As per the Companies Act ‘One Person Company means a company that has only one person in it. Another significant point to be taken under consideration is that an individual can form not more than 5 One-Person Companies (OPC).
When the entrepreneur starts their business at a small scale to keep it simple and easy they have 2 choices either to go ahead with a sole proprietorship or OPC through sole proprietorship is easy however it comes with its set of boundaries. To overcome this problem there is another option to choose One Person Company.
In this blog we’ll discuss features, procedures of formation and legal issues one may face when starting a one-person company.
Features of an OPC:
Some of the important features of an OPC are as follows:
1. Considered as a Private Company
One of the most important features of OPC is it’s considered a Private company as per Section 3(1) (c) of the Companies Act. Thus, it has an upper hand over a sole proprietorship. This all means that the treatment of OPC would be the same as a private limited company in all legal matters.
OPC will be considered a Private Limited Company in all legal matters and disputes. All prevailing rules and regulations applicable to a private company will apply to an OPC as well.
2. Nominee as a Helping Hand
When the owner of One Person Company proceeds for registration of the company it’s compulsory that she/he is required to appoint a nominee.
The nominee can be any individual who shall become the shareholder of the OPC, in the event of the death or incapacity of the owner whereas there’s no such option available in OPC.
3. Perpetual Succession
As discussed in the above points that there’s a nominee available hence this gives us the third feature of One Person Company which is perpetual succession.
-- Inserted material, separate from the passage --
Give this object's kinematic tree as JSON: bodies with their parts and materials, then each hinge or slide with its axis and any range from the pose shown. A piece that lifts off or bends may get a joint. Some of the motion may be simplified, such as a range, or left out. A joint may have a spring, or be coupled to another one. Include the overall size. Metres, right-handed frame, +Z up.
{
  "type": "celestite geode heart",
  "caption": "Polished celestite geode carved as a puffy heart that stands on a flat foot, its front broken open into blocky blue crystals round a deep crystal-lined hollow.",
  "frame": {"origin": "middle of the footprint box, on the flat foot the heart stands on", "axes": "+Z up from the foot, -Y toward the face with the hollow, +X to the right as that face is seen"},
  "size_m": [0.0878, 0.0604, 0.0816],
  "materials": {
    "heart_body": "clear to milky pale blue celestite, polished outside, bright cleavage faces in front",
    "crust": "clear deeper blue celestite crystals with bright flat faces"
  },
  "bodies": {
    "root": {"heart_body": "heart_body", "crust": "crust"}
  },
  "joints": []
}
This means that when the owner of the company dies, the nominee has a choice to succeed as the sole member. The nominee has the freedom to reject or select the ownership.
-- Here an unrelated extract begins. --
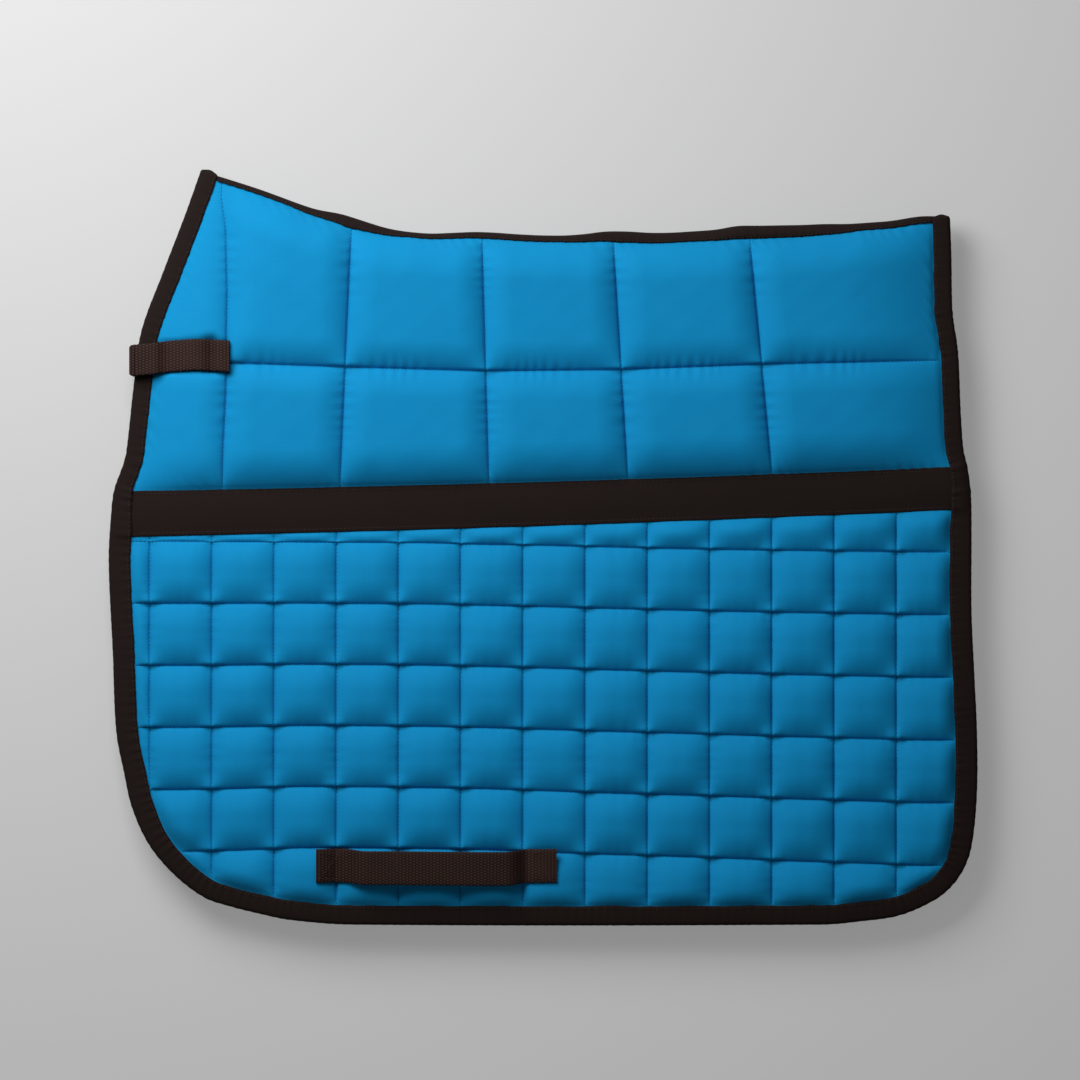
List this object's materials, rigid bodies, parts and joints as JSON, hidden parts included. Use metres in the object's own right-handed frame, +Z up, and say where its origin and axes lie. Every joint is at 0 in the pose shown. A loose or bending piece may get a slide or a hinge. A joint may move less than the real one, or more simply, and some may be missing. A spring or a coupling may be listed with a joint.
{
  "type": "dressage saddle pad",
  "caption": "Quilted dressage saddle pad, folded along its spine and laid flat, with bound edges, a centre band, girth loops and front keeper tabs",
  "frame": {"origin": "centre of the box, on the floor that the pad lies on", "axes": "+X from the horse's front to its rear, +Y up towards the spine, +Z up, off the left flap's outer face"},
  "size_m": [0.6422, 0.5585, 0.04],
  "materials": {
    "blue_cotton": "matt cotton twill",
    "wadding": "polyester wadding",
    "lining": "matt plain cotton",
    "binding_tape": "matt woven tape",
    "webbing": "ribbed webbing",
    "touch_and_close": "touch-and-close tape"
  },
  "bodies": {
    "right_flap": {"right_upper_cover": "blue_cotton", "right_upper_wadding": "wadding", "right_upper_lining": "lining", "right_skirt_cover": "blue_cotton", "right_skirt_wadding": "wadding", "right_skirt_lining": "lining", "right_centre_band": "binding_tape", "right_edge_binding": "binding_tape", "right_girth_loop": "webbing", "right_tab_base": "webbing", "right_tab_loop_patch": "touch_and_close"},
    "spine": {"spine_tape": "binding_tape"},
    "left_flap": {"left_upper_cover": "blue_cotton", "left_upper_wadding": "wadding", "left_upper_lining": "lining", "left_skirt_cover": "blue_cotton", "left_skirt_wadding": "wadding", "left_skirt_lining": "lining", "left_centre_band": "binding_tape", "left_edge_binding": "binding_tape", "left_girth_loop": "webbing", "left_tab_base": "webbing", "left_tab_loop_patch": "touch_and_close"},
    "left_tab": {"left_tab_free": "webbing", "left_tab_hook_patch": "touch_and_close"},
    "right_tab": {"right_tab_free": "webbing", "right_tab_hook_patch": "touch_and_close"}
  },
  "joints": [
    {"name": "spine_lower_fold", "type": "hinge", "parent": "right_flap", "child": "spine", "pos_m": [-0.2505, 0.28, 0.02], "axis": [-0.9982, 0.0599, 0], "range_deg": [0, 60], "deforming": ["spine_tape"]},
    {"name": "spine_upper_fold", "type": "hinge", "parent": "spine", "child": "left_flap", "pos_m": [-0.2505, 0.28, 0.02], "axis": [-0.9982, 0.0599, 0], "range_deg": [0, 60], "deforming": ["spine_tape"]},
    {"name": "left_tab_peel", "type": "hinge", "parent": "left_flap", "child": "left_tab", "pos_m": [-0.303, 0.1405, 0.0344], "axis": [0, -1, 0], "range_deg": [0, 170]},
    {"name": "right_tab_peel", "type": "hinge", "parent": "right_flap", "child": "right_tab", "pos_m": [-0.303, 0.1405, 0.0056], "axis": [0, 1, 0], "range_deg": [0, 170]}
  ]
}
4. No Minimum Paid-up Capital
Whenever a company is formed there’s a requirement of minimum paid-up capital but as per the Companies Act, One Person Company is exempted and there’s no amount in particular as the minimum paid-up capital.
5. Limited Liability
If the business structure doesn’t give the feature of limited liability then there’s a big risk taken by the shareholders but that risk ain’t part of OPC as the liability of the shareholder is limited to his contribution to the share capital. This makes it a good option to go ahead with.
6. Number of directors
One Person Company can be started by having only 1 director in company. The same person can become a shareholder in the company as well. That means that only one person is required to start an OPC. However, you need to have a nominee.
Incorporation Process of OPC:
The incorporation process of one person company is easy and just has 4 steps which are described below:
• Digital Signature Certificate
• Name Reservation
• Incorporation Filing
1. Obtaining Digital Signature Certificate
The process of incorporation began with a digital signature certificate as both the owner as well as the nominee are required to hold one. If they don’t already own one, they can apply for it and we at BBNC can help in this process.
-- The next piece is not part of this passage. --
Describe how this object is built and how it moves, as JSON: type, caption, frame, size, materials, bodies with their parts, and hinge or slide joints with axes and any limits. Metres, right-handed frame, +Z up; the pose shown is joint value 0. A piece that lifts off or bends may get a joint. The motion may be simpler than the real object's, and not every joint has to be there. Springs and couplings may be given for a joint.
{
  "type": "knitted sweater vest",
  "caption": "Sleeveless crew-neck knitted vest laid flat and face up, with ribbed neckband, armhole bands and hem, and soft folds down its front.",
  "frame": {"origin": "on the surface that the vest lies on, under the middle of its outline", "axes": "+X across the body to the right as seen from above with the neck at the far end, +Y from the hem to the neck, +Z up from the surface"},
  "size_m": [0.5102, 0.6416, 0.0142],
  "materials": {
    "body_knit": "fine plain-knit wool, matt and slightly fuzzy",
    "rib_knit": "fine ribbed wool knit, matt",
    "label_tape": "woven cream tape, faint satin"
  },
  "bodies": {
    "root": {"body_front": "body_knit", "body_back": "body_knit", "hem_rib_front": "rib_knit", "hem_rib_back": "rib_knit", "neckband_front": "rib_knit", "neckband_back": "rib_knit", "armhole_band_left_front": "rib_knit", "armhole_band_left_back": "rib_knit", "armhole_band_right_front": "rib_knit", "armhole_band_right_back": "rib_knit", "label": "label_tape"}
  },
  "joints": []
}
2. Obtaining Director Identification Number
After getting DSC we move on to the second step in the incorporation process which is obtaining Director Identification Number and just like the previous step both the owner and nominee are required to own their DIN.
3. Name Availability
To name an OPC one needs to make sure it doesn’t match with an already registered company and it must end with the word OPC. Otherwise, there would be a rejection of the application. To ensure your name is unique you can visit the MCA site and see the name already taken.
Once the name is finalised an application should be made to the MCA. Once the Digital Signature is obtained, an application for name reservation can be submitted to the MCA.
4. Application for Incorporation
When all 3 steps above are successfully completed, then various documents are submitted to MCA including the Memorandum of Association (MOA) and Articles of Association (AOA).
All the required documents should be duly signed by the owner and submitted carefully to MCA, in case of any issue with the documents the process has to be repeated.
While setting up a One Person Company one may face the following, legal issues:
The problem with the taxation system of One Person Company is that as it’s considered a private limited company so it’s taxed both on income as well as the distribution of profits, and this does not act in favour of the One Person Company. Unlike sole proprietorship where taxation is done as per individuals. Thus for One Person Company, there’s no benefit of this taxation system rather it’s more of a burden.
The One Person Company cannot obtain funding from foreign recognised lenders as per the extant ECB Policy as the OPC is not a recognised concept under the External Commercial Borrowing and Trade Credits dated July 1, 2014 (“ECB Policy“).
If you’re someone who wants to start their own business in a structure other than sole proprietorship then One Person Company is your solution and in this blog Starting a One-Person Company? Here’s What You Need To Know: I’ve described everything you need to know before starting an OPC. I hope my blogs help and for any queries reach out to us at BBNC.IN and we’ll be happy to help you with the same.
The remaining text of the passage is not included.